Tried Apple - sympathetic but no assistance. Rolled back to 10.6.2, fresh install of 10.6.2 10.6.4 etc - problem still there today. Using time machine to recover a file crashed afp immediately - (I run time machine manually outside of school time occasionally to back up students docs.)- Using server admin on server crashes afp within an hour or 2.
Today was a new thing. I inserted a DVD to copy it into a share and afp died within 10 secs of insertion.- no one could login!- no shares available. Shows quite clearly on the logs. I also notice that iphoto 09 is incredibly heavy on afp usage.
I had not thought of 10.6.4 clients adding to the problem. I have about 10 that are upgraded from 10.6.2. Maybe that does add to the problem. 50% of our machines are 10.5.8. maybe that doesnt help either.
Just wanted to update everyone, We are still having problems with OSX Server.
However we have now been running SLES 11 with Netatalk for around 50 users as test with the intention to ditch OSX completely at the start of next year.
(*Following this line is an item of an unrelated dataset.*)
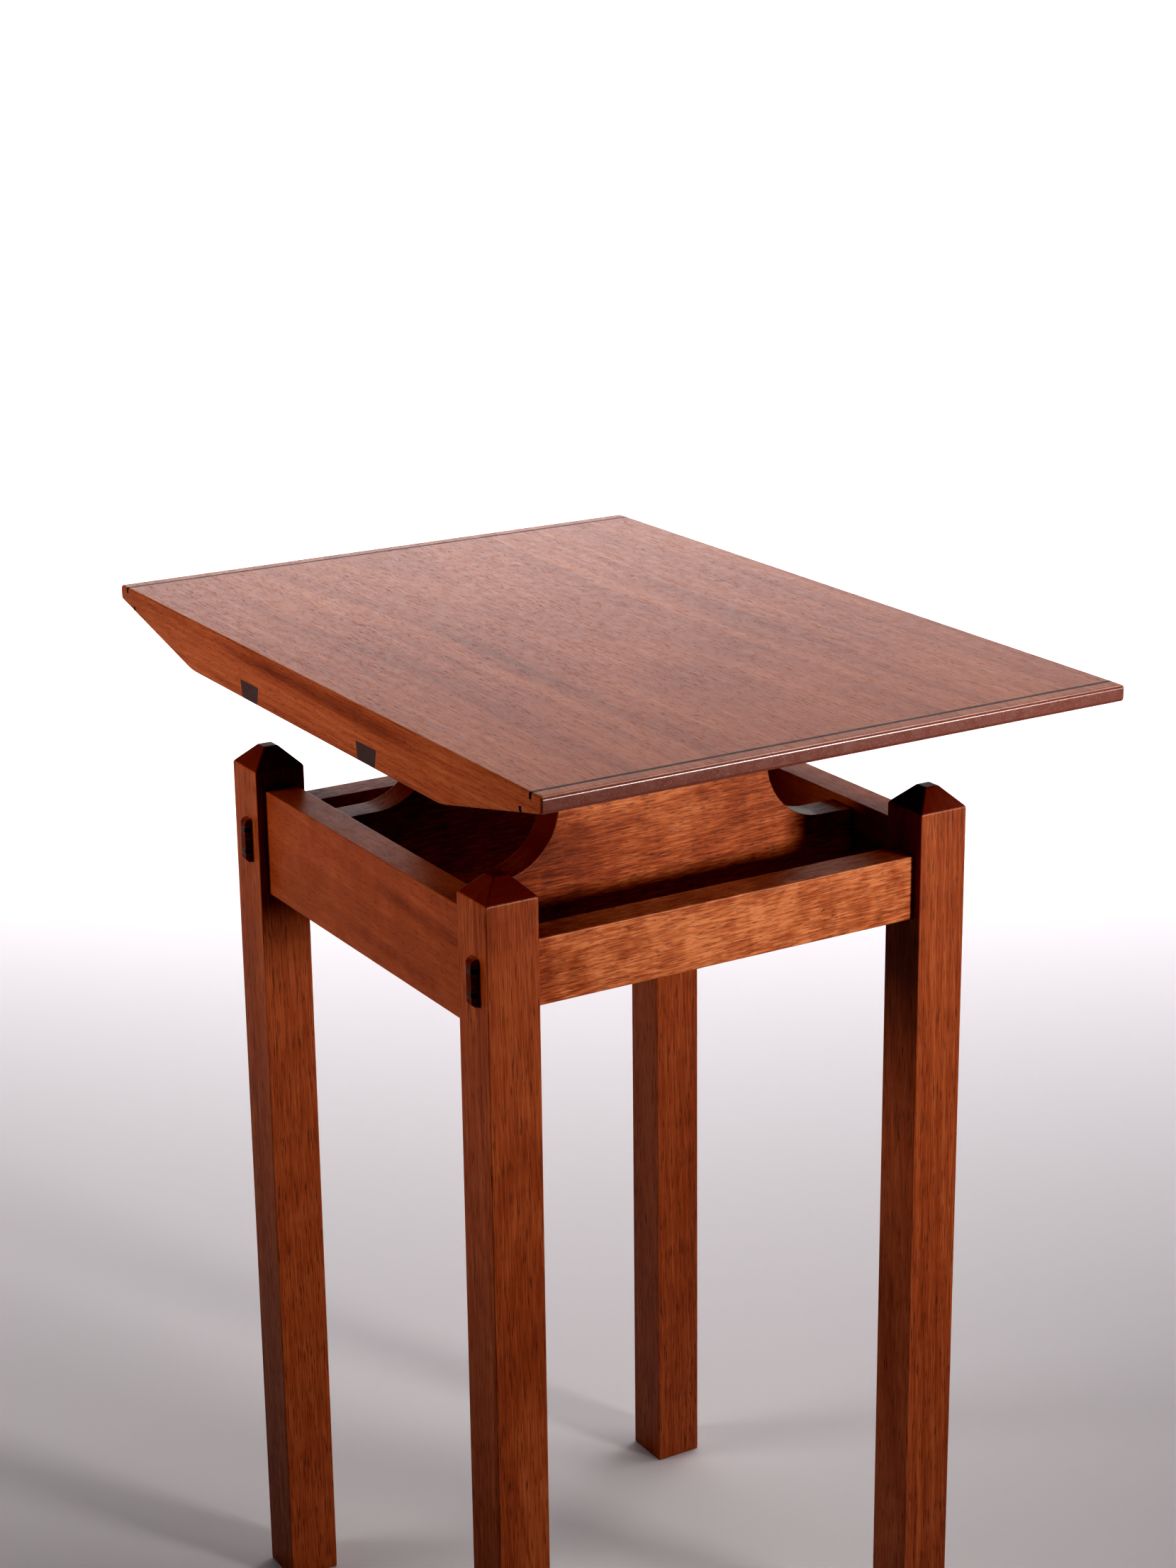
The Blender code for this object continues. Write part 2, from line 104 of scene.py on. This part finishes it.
# How the layers come together
LOG_STEP = (0.71, 1.37, 2.11)                # from one piece's place in the log to the next, in metres
NOISE_RANGE = (0.3, 0.7)                     # what nearly all noise lies in
WANDER_WIDTH = 0.026                         # how far the growth rings stray, in metres
CLOUD_DISTORTION = 0.7
MARK_DISTORTION = 0.2
FIBRE_WEIGHT = 0.07
MID_TONE = 0.5
RAG_WIDTH = 0.012                            # how ragged the sides of a streak are, in metres
STREAK_FADE = 0.45                           # part of a streak's half length after which it fades
PORE_RANGE = (0.58, 0.70)                    # noise at which a pore starts, and is whole
END_TURN = (0.25, 0.80)                      # how far a face looks along the grain, as a cosine
END_SHARE = 0.90
EDGE_RADIUS = 0.0012
EDGE_SAMPLES = 4
EDGE_TURN = (0.995, 0.93)                    # how far a face turns near its edge, as a cosine
PATCH_RANGE = (0.35, 0.65)
PATCH_WEAR_AND_HIGHLIGHT = (0.15, 0.70)                    # least and most paleness of an edge, from worn wood and painted highlight

# The lacquer
LACQUER_IOR = 1.45
UPWARD_TURN = (0.30, 0.90)                   # how far a face looks up, as a cosine
RUBBED_GLOSS = 0.20
RIPPLE_ROUGHNESS = 0.14
PORE_ROUGHNESS = 0.12
PORE_RELIEF = -0.6
FIBRE_RELIEF = 0.25
RIPPLE_RELIEF = 0.5
BUMP_STRENGTH = 0.13
BUMP_DISTANCE = 0.0002

# Shading of the CAD's own meshes
WELD_DISTANCE = 0.00001
FLAT_ANGLE = 0.5                             # degrees
CREASE_ANGLE = 40                            # degrees
FLAT_FACE_WEIGHT = 100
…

So far we had have 0 major issues, there have been a few but they have all been related to the migration of data from the HFS file system to ext3. But as far as speed and stability goes its a HUGE HUGE HUGE improvement over Apple, altough thats not had because beacuse the Apple server OS just basicly doesnt work, the Client software works just not very well.
We have been running SLES from around 3 weeks now, and we are getting more and more users asking to be put on the server after the positive feedback from the original test group.
Im sure we will be testing 10.6.5 when it eventualy gets released how even if it does fix the issue (and i dont think it will) we will probably still be running with linux.
If anyone wants any help moving away from apple servers and software please let me know and i can provide some help building the linux server.